El librero la Fontana・ホンタナ氏の本棚

人生の最後を一番美しく過ごすのは、いつの日か、田舎、といっても町からあまり離れていないところに隠居し、今までに愛読した何冊かの本を、もう一度、書き込みなどしながら読み返すことだ。           (アンドレ・モーロワ「私の生活技術」より)

民権と憲法―シリーズ日本近現代史〈2〉

てんこ盛りの25年間・・・最後は「万歳!」

民権と憲法―シリーズ日本近現代史〈2〉 (岩波新書)
 

 平成になって30年、どうも代わり映えしないような気がしていたが・・・明治維新からの25-30年(本書では西南戦争から日清戦争までの20年ほど)の激動を考えると、本当に平成ってヘーセーなりにおだやかだったんだな、と感じる。

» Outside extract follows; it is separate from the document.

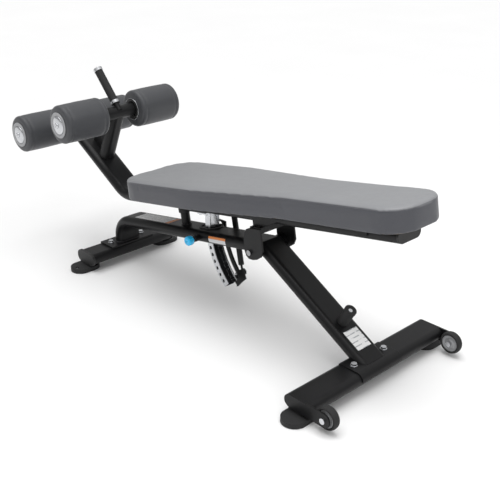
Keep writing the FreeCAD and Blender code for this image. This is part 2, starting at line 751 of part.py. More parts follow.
def strut_bracket():
    tab = box((d.strut_s - 14, d.strut_y - 17, d.strut_n - 12),
              (d.strut_s + 14, d.strut_y - 12, d.rail_n + 6))
    pin = across(d.rod_r, d.strut_s, d.strut_n, d.strut_y - 12, d.strut_y + 7)
    head = across(d.rod_r + 3, d.strut_s, d.strut_n, d.strut_y + 7, d.strut_y + 9)
    sloped_piece("strut_bracket", fuse(cut(tab, rail_side()), pin, head))


def rail_side():
    return oval(d.tube_flat, d.tube_r, (-400, 0, d.rail_n), 300, ALONG_BEAM)


def gas_strut():
    """Cylinder hung from the rail, rod down to the guide plate."""
    ds, dn = d.strut_foot_s - d.strut_s, d.strut_foot_n - d.strut_n
    down = Rotation(Vector(0, 0, 1), Vector(float(ds), 0, float(dn)))
    length = d.strut_length

    def along(amount):
        return (d.strut_s + ds * amount / length, d.strut_y, d.strut_n + dn * amount / length)
    barrel = rod(d.strut_r, along(16), 196, down)
    upper_eye = across(10, d.strut_s, d.strut_n, d.strut_y - 6, d.strut_y + 6)
    neck = rod(5, along(8), 12, down)
    bore = rod(d.rod_r + 0.05, along(40), 180, down)
    upper_hole = across(d.rod_r + 0.05, d.strut_s, d.strut_n, d.strut_y - 7, d.strut_y + 7)
    sloped_piece("strut_cylinder", cut(fuse(barrel, upper_eye, neck), bore, upper_hole))
    shaft = rod(d.rod_r, along(62), length - 62 - 10, down)
    lower_eye = across(11, d.strut_foot_s, d.strut_foot_n, d.strut_y - 6, d.strut_y + 6)
    lower_hole = across(d.rod_r + 3.5, d.strut_foot_s, d.strut_foot_n, d.strut_y - 7, d.strut_y + 7)
    sloped_piece("strut_rod", cut(fuse(shaft, lower_eye), lower_hole))


# ---------------------------------------------------------------- tilting top: rollers and handle

def cross_tube(s, n):
    return cut(across(d.cross_r, s, n, -d.roller_out, d.roller_out),
               across(d.cross_r - d.wall, s, n, -d.roller_out, d.roller_out))


def roller(name, s, n, side):
    low, high = sorted((side * d.roller_in, side * d.roller_out), key=float)
    foam = cut(across(d.roller_r, s, n, low, high), across(d.cross_r + 0.08, s, n, low, high))
    sloped_piece(f"roller_{name}", foam)


def roller_discs():
    """Discs that hold the rollers: flat rings inside, domed caps with bolts outside."""
    rings, caps, bolts = [], [], []
    for s, n in ((d.roller_up_s, d.roller_up_n), (d.roller_low_s, d.roller_low_n)):
        for side in (size(-1), size(1)):
            low, high = sorted((side * (d.roller_in - 0.5), side * (d.roller_in - 2.5)), key=float)
            rings.append(cut(across(40, s, n, low, high), across(d.cross_r, s, n, low, high)))
            low, high = sorted((side * (d.roller_out + 0.5), side * (d.roller_out + 3)), key=float)
            dome_low, dome_high = sorted((side * (d.roller_out + 3), side * (d.roller_out + 6)), key=float)
            caps.append(fuse(across(45, s, n, low, high), across(20, s, n, dome_low, dome_high)))
            low, high = sorted((side * (d.roller_out + 6), side * (d.roller_out + 11)), key=float)
            bolts.append(hexagon(9, (s, low, n), high - low, ALONG_Y))
    sloped_piece("roller_inner_rings", group(*rings))
    sloped_piece("roller_end_discs", group(*caps))
    sloped_piece("roller_end_bolts", group(*bolts))


def upright():
    """Short tube between the tower and the upper roller tube, with a web plate in its corner."""
    foot = (-836, 246)
    reach = Vector(float(d.roller_up_s) - foot[0], 0, float(d.roller_up_n) - foot[1])
    along = Rotation(Vector(0, 1, 0), Vector(), reach, "ZXY")
    start = (foot[0] - reach.x * 0.3, 0, foot[1] - reach.z * 0.3)
    outer_r = d.cross_r - 1
    bar = cut(oval(14, outer_r, start, reach.Length * 1.3, along),
              oval(14, outer_r - d.wall, start, reach.Length * 1.3, along))
    web = sheet_metal([(size(-905), size(300)), (size(-860), size(350)), (size(-788), size(350)),
                       (size(-853), size(258))], -4, 8)
    top_tube = across(d.cross_r, d.roller_up_s, d.roller_up_n, -60, 60)
    tower_face = tower_point(d.tower_s) + d.tube_r / cosine(d.tower_angle)
    below = put(group(box((size(-500), size(-60), size(-300)), (size(300), size(60), size(0)))),
                (d.tower_s, 0, tower_face), Rotation(Vector(0, 1, 0), float(d.tower_angle)))
    beyond = box((size(-900), size(-60), d.roller_up_n + 5), (size(-500), size(60), d.roller_up_n + 200))
    sloped_piece("roller_upright", cut(fuse(bar, web), top_tube, below, beyond))


def handle():
    collar, cap = Vector(-721, 0, 447), Vector(-798, 0, 567)
    run = cap - collar
    upward = Rotation(Vector(0, 0, 1), run)
    run.normalize()

    def piece(radius, start, length):
        point = collar + run * start
        return rod(radius, (point.x, 0, point.z), length, upward)
    core = cut(piece(11, -36, 170), across(d.cross_r, d.roller_up_s, d.roller_up_n, -40, 40))
    sloped_piece("handle_rod", core)
    grip = cut(piece(15, 5, 127), piece(11, 5, 127))
    sloped_piece("handle_grip", grip)
    collar_ring = cut(piece(16.5, -6, 11), piece(11, -6, 11))
    end_cap = cut(piece(17, 132, 12), piece(11, 132, 2))
    sloped_piece("grip_ends", group(collar_ring, end_cap))


# ---------------------------------------------------------------- tilting top: pad

def pad_outline(body, inset):
    """Wide at the foot end, slim at the head end."""
    wide, slim = d.pad_wide - inset, d.pad_slim - inset
    foot, head = d.pad_foot + inset, d.pad_head - inset
    sketch = sketch_on(body, "XY_Plane", d.pad_bottom)
    polygon(sketch, [(foot, -wide), (d.waist_foot, -wide), (d.waist_head, -slim), (head, -slim),
                     (head, slim), (d.waist_head, slim), (d.waist_foot, wide), (foot, wide)])
    return sketch


def pad_block(inset, height):
    """Pad-shaped block with rounded corners."""
    body = doc.addObject("PartDesign::Body", "PadBlock")
    block = body.newObject("PartDesign::Pad", "Block")
    block.Profile = pad_outline(body, inset)
    bind(block, Length=height)
    doc.recompute()
    corners = (((d.pad_foot + inset,), d.pad_corner_foot - inset),
               ((d.pad_head - inset,), d.pad_corner_head - inset),
               ((d.waist_foot, d.waist_head), d.waist_corner))
    for reaches, radius in corners:
        upright_edges = []
        for index, edge in enumerate(body.Tip.Shape.Edges, start=1):
            ends = [vertex.Point for vertex in edge.Vertexes]
            is_upright = len(ends) == 2 and abs(ends[0].z - ends[1].z) > float(height) - 0.01
            if is_upright and min(abs(ends[0].x - float(reach)) for reach in reaches) < 1:
                upright_edges.append(f"Edge{index}")
        rounded = body.Tip
        corner = body.newObject("PartDesign::Fillet", "Corner")
        corner.Base = (rounded, upright_edges)
        bind(corner, Radius=radius)
        doc.recompute()
    return body


def pad():
    board = pad_block(d.board_inset, d.board_t)
    cushion = cut(pad_block(size(0), d.pad_top - d.pad_bottom), pad_block(d.board_inset, d.board_t))
    sloped_piece("pad_board", board)
    sloped_piece("pad_cushion", cushion)


def pad_mounts():
    """Cross plates on the rail that carry the pad, with their gussets and screws."""
    rail_top = d.rail_n + d.tube_r
    plates, gussets, screws = [], [], []
    for s in (-450, 420):
        half = 105 if s < 0 else 80
        plates.append(box((size(s), size(-half), rail_top), (size(s + 50), size(half), d.pad_bottom)))
        for side in (size(-1), size(1)):
            low = sorted((side * 51, side * 55), key=float)[0]
            gussets.append(sheet_metal([(size(s + 2), rail_top), (size(s + 48), rail_top),
                                        (size(s + 40), d.rail_n - 6), (size(s + 10), d.rail_n - 6)], low, 4))
            screws.append(hexagon(7, (s + 25, side * (half - 14), rail_top - 4), 4))
    sloped_piece("pad_mounts", group(*plates, *gussets))
    sloped_piece("pad_screws", group(*screws))


# ---------------------------------------------------------------- the whole bench

d.arc_slot_from = d.slot_s - 15.5
d.arc_slot_to = d.slot_s + 16
front_bolt = (d.front_x - 5, size(70))
rear_bolt = (d.rear_x - 1, size(68))
front_screw_y = size(225)

stabilizer("front_stabilizer", d.front_x, d.front_half, *front_bolt)
stabilizer("rear_stabilizer", d.rear_x, d.rear_half, *rear_bolt)
front_caps()
feet("front_feet", d.front_foot_x, d.front_foot_y, d.front_half - 26, front_screw_y)
feet("rear_feet", d.rear_foot_x, d.rear_foot_y, d.rear_half - 1, None)
front_foot_screws(d.front_foot_x, front_screw_y)
flange_plate(*front_bolt)
saddle(*rear_bolt)
floor_piece("frame_bolts", group(*top_bolts(*front_bolt, d.flange_top),
                                 *top_bolts(*rear_bolt, d.stab_z + d.tube_r + 4)))
rear_end_plates()
wheel_bolts()
wheel("near", size(-1))
wheel("far", size(1))
main_beam()
rear_leg()
bumper()
hub()
stop_post()
slot_grommet()
pin_housing()
spring()
guide_plate()
strut_lower_pin()
labels()
pop_pin()
top_rail()
pivot_frame()
hub_spindle()
selector_arc()
guide_pin()
strut_bracket()
gas_strut()
sloped_piece("cross_tubes", group(cross_tube(d.roller_up_s, d.roller_up_n),
                                  cross_tube(d.roller_low_s, d.roller_low_n)))
for level, s_axis, n_axis in (("up", d.roller_up_s, d.roller_up_n), ("low", d.roller_low_s, d.roller_low_n)):
    roller(f"{level}_near", s_axis, n_axis, size(-1))
    roller(f"{level}_far", s_axis, n_axis, size(1))
roller_discs()
upright()
handle()
pad()
pad_mounts()
doc.recompute()


# ---------------------------------------------------------------- checks and export

for feature in doc.Objects:
    for trouble in ("Invalid", "Error"):
        if trouble in feature.State:
            raise RuntimeError(f"{feature.Label} is {trouble}")

for node in nodes:
    shape = node.Shape
    if shape.isNull() or not shape.isValid() or not shape.Solids:
        raise RuntimeError(f"{node.Label} has no valid shape")
    shape.exportStep(f"parts/{node.Label}.step")
    print(node.Label, len(shape.Solids), round(shape.Volume))
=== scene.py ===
import json
import math

import bmesh
import bpy
from mathutils import Matrix, Vector, noise


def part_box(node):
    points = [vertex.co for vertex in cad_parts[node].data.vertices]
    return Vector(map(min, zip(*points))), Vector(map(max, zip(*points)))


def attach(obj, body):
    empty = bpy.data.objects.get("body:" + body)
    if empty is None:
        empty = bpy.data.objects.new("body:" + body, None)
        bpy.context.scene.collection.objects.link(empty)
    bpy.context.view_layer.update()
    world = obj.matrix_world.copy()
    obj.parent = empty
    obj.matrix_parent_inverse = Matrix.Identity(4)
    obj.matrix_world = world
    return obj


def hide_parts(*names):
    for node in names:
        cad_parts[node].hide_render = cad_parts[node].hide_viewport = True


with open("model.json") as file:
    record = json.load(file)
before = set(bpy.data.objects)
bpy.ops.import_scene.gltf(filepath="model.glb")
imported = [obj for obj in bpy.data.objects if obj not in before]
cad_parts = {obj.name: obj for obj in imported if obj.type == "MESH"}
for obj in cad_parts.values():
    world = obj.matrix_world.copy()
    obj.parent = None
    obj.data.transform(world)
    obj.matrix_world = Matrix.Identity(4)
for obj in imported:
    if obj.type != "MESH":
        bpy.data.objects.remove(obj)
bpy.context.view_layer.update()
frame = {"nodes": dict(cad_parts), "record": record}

MM = 0.001
LEVELS = ("up", "low")
SIDES = {"near": -1, "far": 1}
NODES = frame["nodes"]
JOINTS = {joint["name"]: joint for joint in frame["record"]["behaviour"]["joints"]}
HUB = Vector(JOINTS["tilt"]["pos_m"])
SLOPE = math.radians(10.2)

# ---------------------------------------------------------------- frames and small helpers

TO_WORLD = Matrix.Translation(HUB) @ Matrix.Rotation(-SLOPE, 4, "Y")
TO_LOCAL = TO_WORLD.inverted()


def sloped(s, y, n):
    """Point given along the sloping frame, in millimetres from the hub axis."""
    return TO_WORLD @ Vector((s * MM, y * MM, n * MM))


def level(x, y, z):
    """Point given level: x and y from the hub, z from the floor, in millimetres."""
    return Vector((HUB.x + x * MM, y * MM, z * MM))


def add_mesh(name, bm, material, smooth=True):
    """Object made from a bmesh, with one material."""
    mesh = bpy.data.meshes.new(name)
    bm.to_mesh(mesh)
    bm.free()
    if smooth:
        for face in mesh.polygons:
            face.use_smooth = True
    mesh.materials.append(material)
    piece = bpy.data.objects.new(name, mesh)
    bpy.context.collection.objects.link(piece)
    return piece


def frame_from_axis(centre, axis):
    """Matrix whose local Z runs along the axis."""
    turn = Vector((0, 0, 1)).rotation_difference(Vector(axis).normalized())
    return Matrix.Translation(centre) @ turn.to_matrix().to_4x4()


def lathe(name, profile, centre, axis, material, segments=96, ripple=None):
    """Closed turned piece; the profile lists (radius, height) in millimetres."""
    bm = bmesh.new()
    place = frame_from_axis(centre, axis)
    rings = []
    for radius, height in profile:
        ring = []
        for index in range(segments):
            angle = 2 * math.pi * index / segments
            r = radius + (ripple(angle, height) if ripple else 0)
            ring.append(bm.verts.new(place @ Vector((r * math.cos(angle) * MM, r * math.sin(angle) * MM,
                                                     height * MM))))
        rings.append(ring)
    for lower, upper in zip(rings, rings[1:] + rings[:1]):
        for index in range(segments):
            after = (index + 1) % segments
            bm.faces.new((lower[index], lower[after], upper[after], upper[index]))
    bmesh.ops.recalc_face_normals(bm, faces=bm.faces)
    return add_mesh(name, bm, material)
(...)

まあ、この頃、明治の前半に決めたあのことこのことが太平洋戦争につながっていくのだけれど、そこまで見通して何かを変えれたわけでもなかろう。

この時期に、はじめて大衆のあいだで「天皇陛下万歳」という言葉で臣民国家ができてきたというのも、同じ文脈。それ以外に、まとまれる何かはなかった。そして、日清日露とすすんでいく。